代表質問でも、5700人余も待機している特養ホームの緊急増設をとりあげましたが、続けて予算審査特別委員会で私も質問しました。
横浜市と比較すると川崎市の整備の遅れがはっきりします。
今年1月1日現在の川崎市の特別養護老人ホームの整備数は、2734床です。高齢者人口23万4631人の約1・2%の整備です。
横浜市は12,487床、高齢者人口72万1555人の約1・7%の整備です。2005年から2010年度末までの整備数は川崎市は9施設782床の整備に対し、横浜市は41施設、4,395床の整備でした。高齢者人口は横浜市の約33%ですが、整備ベッド数は17,8%と川崎市の遅れは歴然としています。根底に特別養護老人ホ-ムを希望する高齢者の実態を掴んでいないといわざるをえません。
実態をみていない川崎市の整備促進プランの「必要整備数」の考え方
川崎市は2008年11月に、2008年度から2013年度までの6年間で1200床の整備を目標に整備促進プランをつくりました。プラン策定から2年経過し、必要整備数の改定をこのほど行いました。しかし1550床とするだけで、実態に全く合っていません。市の必要整備数の考えかたは、介護保険法の入所要件は介護度1からですが、川崎市は介護度3以上としました。そのうえ、自宅からの希望者と病院からの希望者のみを対象にました。

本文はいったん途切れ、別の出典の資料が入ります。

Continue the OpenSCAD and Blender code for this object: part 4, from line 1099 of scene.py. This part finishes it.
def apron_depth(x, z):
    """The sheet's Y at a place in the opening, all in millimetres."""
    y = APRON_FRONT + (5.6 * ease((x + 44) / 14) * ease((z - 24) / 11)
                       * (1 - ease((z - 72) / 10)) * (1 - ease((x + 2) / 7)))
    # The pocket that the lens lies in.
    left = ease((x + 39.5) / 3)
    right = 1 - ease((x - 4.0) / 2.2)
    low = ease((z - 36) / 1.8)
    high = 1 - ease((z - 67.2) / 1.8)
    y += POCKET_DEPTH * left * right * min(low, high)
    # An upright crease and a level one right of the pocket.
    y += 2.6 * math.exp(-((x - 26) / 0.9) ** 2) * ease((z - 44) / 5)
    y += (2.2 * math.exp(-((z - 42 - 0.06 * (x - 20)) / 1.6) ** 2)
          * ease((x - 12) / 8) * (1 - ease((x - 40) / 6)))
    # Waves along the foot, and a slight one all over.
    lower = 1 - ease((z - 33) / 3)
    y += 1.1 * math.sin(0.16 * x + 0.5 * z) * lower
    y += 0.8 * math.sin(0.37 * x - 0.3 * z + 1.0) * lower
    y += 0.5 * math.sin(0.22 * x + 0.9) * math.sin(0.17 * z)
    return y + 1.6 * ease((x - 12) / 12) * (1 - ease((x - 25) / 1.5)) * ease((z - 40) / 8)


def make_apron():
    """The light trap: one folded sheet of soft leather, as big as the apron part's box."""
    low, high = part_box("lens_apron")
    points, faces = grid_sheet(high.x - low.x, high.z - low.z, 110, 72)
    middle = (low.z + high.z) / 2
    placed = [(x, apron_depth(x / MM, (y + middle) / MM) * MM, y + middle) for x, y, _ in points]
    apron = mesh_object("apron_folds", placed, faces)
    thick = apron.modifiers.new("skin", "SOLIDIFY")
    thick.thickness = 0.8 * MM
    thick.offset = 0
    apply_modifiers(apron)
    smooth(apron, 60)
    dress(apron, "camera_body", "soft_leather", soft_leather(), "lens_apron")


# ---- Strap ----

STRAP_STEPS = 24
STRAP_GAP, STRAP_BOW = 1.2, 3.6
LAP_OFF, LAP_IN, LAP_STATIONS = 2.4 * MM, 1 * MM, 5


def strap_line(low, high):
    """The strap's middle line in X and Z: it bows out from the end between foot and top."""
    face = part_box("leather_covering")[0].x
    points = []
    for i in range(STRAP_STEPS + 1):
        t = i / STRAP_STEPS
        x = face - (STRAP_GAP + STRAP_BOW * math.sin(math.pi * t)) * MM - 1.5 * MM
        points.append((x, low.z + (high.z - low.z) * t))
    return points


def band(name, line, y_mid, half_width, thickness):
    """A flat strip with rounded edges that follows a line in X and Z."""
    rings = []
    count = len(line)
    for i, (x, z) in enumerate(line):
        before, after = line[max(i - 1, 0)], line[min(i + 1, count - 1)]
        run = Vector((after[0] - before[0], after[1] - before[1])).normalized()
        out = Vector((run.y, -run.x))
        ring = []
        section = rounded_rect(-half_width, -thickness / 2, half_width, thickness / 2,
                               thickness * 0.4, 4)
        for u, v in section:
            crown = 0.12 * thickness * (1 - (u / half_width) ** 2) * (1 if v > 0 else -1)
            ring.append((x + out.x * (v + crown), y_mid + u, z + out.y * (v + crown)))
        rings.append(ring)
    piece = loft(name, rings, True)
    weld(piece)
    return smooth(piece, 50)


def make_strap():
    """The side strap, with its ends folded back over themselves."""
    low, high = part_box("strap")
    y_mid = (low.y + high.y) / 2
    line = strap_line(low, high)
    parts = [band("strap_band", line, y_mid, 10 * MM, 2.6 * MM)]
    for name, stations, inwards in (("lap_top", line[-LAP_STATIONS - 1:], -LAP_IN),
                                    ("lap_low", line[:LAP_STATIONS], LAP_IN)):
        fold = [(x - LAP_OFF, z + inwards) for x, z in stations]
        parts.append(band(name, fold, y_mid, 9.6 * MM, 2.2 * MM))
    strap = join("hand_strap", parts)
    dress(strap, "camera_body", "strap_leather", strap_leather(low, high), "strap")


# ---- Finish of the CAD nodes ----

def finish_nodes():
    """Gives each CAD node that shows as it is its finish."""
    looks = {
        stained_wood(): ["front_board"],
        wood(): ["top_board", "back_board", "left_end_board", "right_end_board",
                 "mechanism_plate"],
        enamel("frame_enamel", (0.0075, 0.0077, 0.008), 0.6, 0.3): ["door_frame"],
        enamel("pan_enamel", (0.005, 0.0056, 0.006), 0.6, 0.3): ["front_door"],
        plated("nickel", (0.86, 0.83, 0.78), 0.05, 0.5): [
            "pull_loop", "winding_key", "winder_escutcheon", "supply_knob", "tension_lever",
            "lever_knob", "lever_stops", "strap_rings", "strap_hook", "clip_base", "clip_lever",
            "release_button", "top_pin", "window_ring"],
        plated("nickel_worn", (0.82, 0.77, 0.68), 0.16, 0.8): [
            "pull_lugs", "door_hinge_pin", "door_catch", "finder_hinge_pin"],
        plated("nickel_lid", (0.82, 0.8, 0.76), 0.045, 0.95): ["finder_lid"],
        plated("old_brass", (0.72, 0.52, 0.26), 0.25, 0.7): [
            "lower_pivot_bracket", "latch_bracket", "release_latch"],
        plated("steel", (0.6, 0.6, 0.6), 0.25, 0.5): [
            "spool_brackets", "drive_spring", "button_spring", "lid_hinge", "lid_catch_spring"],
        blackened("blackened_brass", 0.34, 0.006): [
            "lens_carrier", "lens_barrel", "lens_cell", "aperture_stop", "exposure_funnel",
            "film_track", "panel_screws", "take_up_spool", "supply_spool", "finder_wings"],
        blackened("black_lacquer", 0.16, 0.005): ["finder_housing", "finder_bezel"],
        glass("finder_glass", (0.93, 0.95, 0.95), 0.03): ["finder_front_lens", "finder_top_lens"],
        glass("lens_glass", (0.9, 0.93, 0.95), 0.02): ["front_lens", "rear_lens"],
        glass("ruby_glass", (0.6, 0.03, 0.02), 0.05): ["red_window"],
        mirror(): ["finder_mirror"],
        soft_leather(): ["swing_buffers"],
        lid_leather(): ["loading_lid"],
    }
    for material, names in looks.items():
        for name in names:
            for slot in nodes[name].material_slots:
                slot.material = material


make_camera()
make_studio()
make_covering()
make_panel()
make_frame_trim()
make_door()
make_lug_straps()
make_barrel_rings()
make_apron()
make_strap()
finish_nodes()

介護老人保健施設や養護老人ホームからの入所希望者を必要整備数の枠にいれないで計算したのです。
老健施設等からの希望者を「必要整備数」に入れるべきです
今回のデータは高齢者実態調査のなかで、特養ホーム入居希望者から500人を抽出し、回答を寄せた312人の方の現住居の比率を計算して人数に割り返したのです。最も希望者の多かったのは自宅からの希望者でした。次に多いのが介護老人保健施設からの希望でした。
介護老人保健施設は、病院と在宅をつなぐ中間施設ですが、老人保健施設から、家庭復帰できる状態なのに、一人暮らしになるなどの理由で特養ホームに入居したいと言う方々もおられますが、私は、こうした方々を必要整備数にきちんといれるべきと質問しました。
しかし、健康福祉局長は「整備促進プランを着実に整備し、多様な居住環境の整備に努めると同時に在宅サービスの充実に努めていく」という答弁に終始しました。
計画の前倒しとせめて用地未決定の取り組みを急ぐべき
整備促進プランでは、H24年度開所が3か所・350床。H25年度開所が3か所・350床と小規模特養2ヶ所・58床となっています。そのうち整備用地が決まっているところについては前倒しして整備することと、まだ用地が決まっていない5か所については、早急に具体化すべきことを主張しました。そして、国や県有地の使っていない土地の確保に全力を尽くすべきと質問しました。
健康福祉局長は、5か所については民有地の活用を図ると考えており、現在、複数ご相談も頂いているので、できるだけ早い時期に市のホームページ等により設置法人の募集を公募により行ってまいりたいと答えました。県有地については、「社会福祉施設等の整備に関する県有財産の貸付制度の創設」について要望し、現在、県と協議をおこなっている。国有地についても関係局と連携しながら検討していきたいと答弁しました。私は、貸付制度を早期につくるよう取り組みの強化を要望しました。
余りにも少ない高津区内の特養ホーム
最後に、全市35箇所・2734床のうち、高津区内の整備数は3か所・214床のみです。今後の計画にも1か所も高津区内はありません。特養は全市展開するものの、デイサービスやショートステイなど、在宅介護を支える大節な基盤施設ですから、ある程度公平に整備されるべきと質問しました。局長は、用地の決まっていない整備計画の応募を期待しているとの答弁にとどまりました。私は、久末の県有地が更地になっており、そこでの特養ホーム整備をのぞむ地元の声と運動があるので、整備を要望しました。